EchoGen surpasses all baselines across all metrics, including both generation-only and unified models.

Key Findings

  • Joint training of L2I and I2L yields clear synergistic gains — the grounding task helps the generation model better understand spatial relationships.
  • The CycleRL stage further improves performance without any visual supervision.
  • Spatial accuracy improves from 87.99 to 96.32 (+8.33%), validating the enhanced spatial understanding.

Highlights & Insights

  • The "generate → understand → cycle" self-supervised RL formulation is a compelling innovation — it exploits task duality to enable reinforcement learning without any visual supervision.
  • Gumbel-Softmax for maintaining cycle gradients addresses the non-differentiable sampling problem inherent in autoregressive Transformers.
  • The three-stage progressive training avoids the optimization difficulties associated with direct joint training.

Limitations & Future Work

  • Built on Janus-Pro 1.5B, the model scale is relatively small.
  • Only bounding-box-level layout control is supported; extension to segmentation masks is not explored.
  • The bounding-box inconsistency reward used in CycleRL may be insufficient to capture all dimensions of visual quality.
  • vs.
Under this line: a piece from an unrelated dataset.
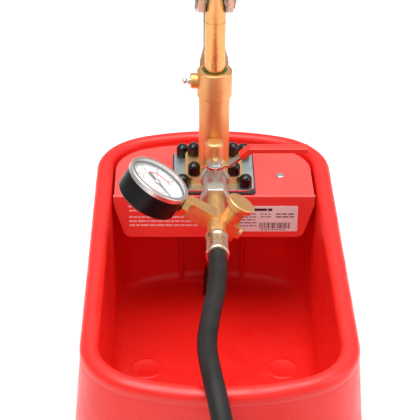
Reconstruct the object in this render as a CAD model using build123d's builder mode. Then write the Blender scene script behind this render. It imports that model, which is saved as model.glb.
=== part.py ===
"""Hand-operated pressure test pump: a plastic water tank with a brass lever pump.

Millimetres, +Z up, origin on the floor at the centre of the tank's footprint.
The pump stands at +Y, the hose leaves over the tank's edge at -Y.
"""
import math
import os

from build123d import *

os.makedirs("parts", exist_ok=True)

# ------------------------------------------------------------------ tank
RIM_Z = 190.0            # crest of the rolled rim
RIM_HALF_W = 115.0       # crest line, half width and half length
RIM_HALF_L = 229.0
RIM_CORNER = 60.0
END_BOW = 224.0          # radius of the softly bowed ends
RIM_OUT = 10.0           # rim's outer edge beyond the crest
RIM_IN = 8.0             # rim's inner edge inside the crest
SHOULDER_Z = 183.0       # where the outer skirt meets the rim
SKIRT_FLARE = 16.5       # how far the skirt's foot stands beyond its shoulder
WALL = 3.5
FLOOR_Z = 27.0           # inside floor of the basin
REAR_LEAN = 40.0         # the basin's rear wall leans forward by this much at its foot
RIB_X = 34.0
POST_X = 71.0
POST_Y = 143.0
POST_LOW = 142.0         # lower end of the screw bosses

# ------------------------------------------------------------------ cover
COVER_Z = 183.0          # top face
COVER_GAP = 2.5
COVER_FRONT = 101.5      # Y of the crease
APRON_Z = 133.0          # lower edge of the front apron
APRON_HALF_TOP = 105.3
APRON_HALF_LOW = 93.5

# ------------------------------------------------------------------ pump
PUMP_Y = 147.5           # axis of the cylinder
GASKET_T = 2.0
PLATE_T = 3.0
PLATE_SIDE = 84.0
GASKET_SIDE = 87.0
PLATE_BOLT = 33.0        # half spacing of the plate's bolts
FLANGE_BOLT = 21.0       # half spacing of the flange's bolts
FLANGE_SIDE = 60.0
FLANGE_T = 8.0
PLATE_Z = COVER_Z + GASKET_T
FLANGE_Z = PLATE_Z + PLATE_T
FLANGE_TOP = FLANGE_Z + FLANGE_T
CHEST_Y = 121.8          # axis of the delivery valve chest
CHEST_R = 9.5
CHEST_TOP = 237.0
BLOCK_LOW = 170.0        # underside of the valve block below the flange
BORE_R = 14.0            # cylinder bore
TUBE_R = 16.0
TUBE_TOP = 285.0
COLLAR_R = 18.0
COLLAR_LOW = 277.0
COLLAR_TOP = 307.0
ROD_R = 10.5
FIT = 0.05               # running clearance, radial
GREASE_Z = 294.0

# ------------------------------------------------------------------ lever
STROKE = 60.0
PIN_Z = 384.0            # piston pin with the piston up
PIN_R = 5.0
FULCRUM_BACK = 54.0      # fulcrum behind the cylinder axis
ARM_REST = 27.5          # degrees, line from fulcrum to piston pin above level
FULCRUM_Y = PUMP_Y + FULCRUM_BACK
FULCRUM_Z = PIN_Z - FULCRUM_BACK * math.tan(math.radians(ARM_REST))
HANDLE_REST = 48.0       # degrees, handle above level with the piston up
CHEEK_IN = 11.8
CHEEK_OUT = 17.4
ARM_IN = 6.0
ARM_OUT = 11.4
LEVER_TUBE_R = 11.0
LEVER_TUBE_L = 385.0
GRIP_L = 125.0
SLOT_CLEAR = 1.35        # room round the pin across the slot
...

PlanGen: PlanGen is also a unified model but optimizes each task independently; EchoGen achieves synergistic gains through joint optimization and CycleRL.
  • vs. GLIGEN/MIGC: Generation-only methods lack grounding understanding, resulting in lower spatial accuracy.
  • vs. Janus/BAGEL: These are general-purpose unified models, whereas EchoGen focuses on deep optimization for layout-controlled generation.

Rating

  • Novelty: ⭐⭐⭐⭐⭐ Cycle-consistent RL combined with task duality exploitation is highly innovative.
  • Experimental Thoroughness: ⭐⭐⭐⭐ Multiple benchmarks and ablations, though a user study is absent.
  • Writing Quality: ⭐⭐⭐⭐⭐ The three-stage design logic is clearly articulated with solid theoretical grounding.
  • Value: ⭐⭐⭐⭐⭐ Provides an effective synergistic training paradigm for unified generation-understanding models.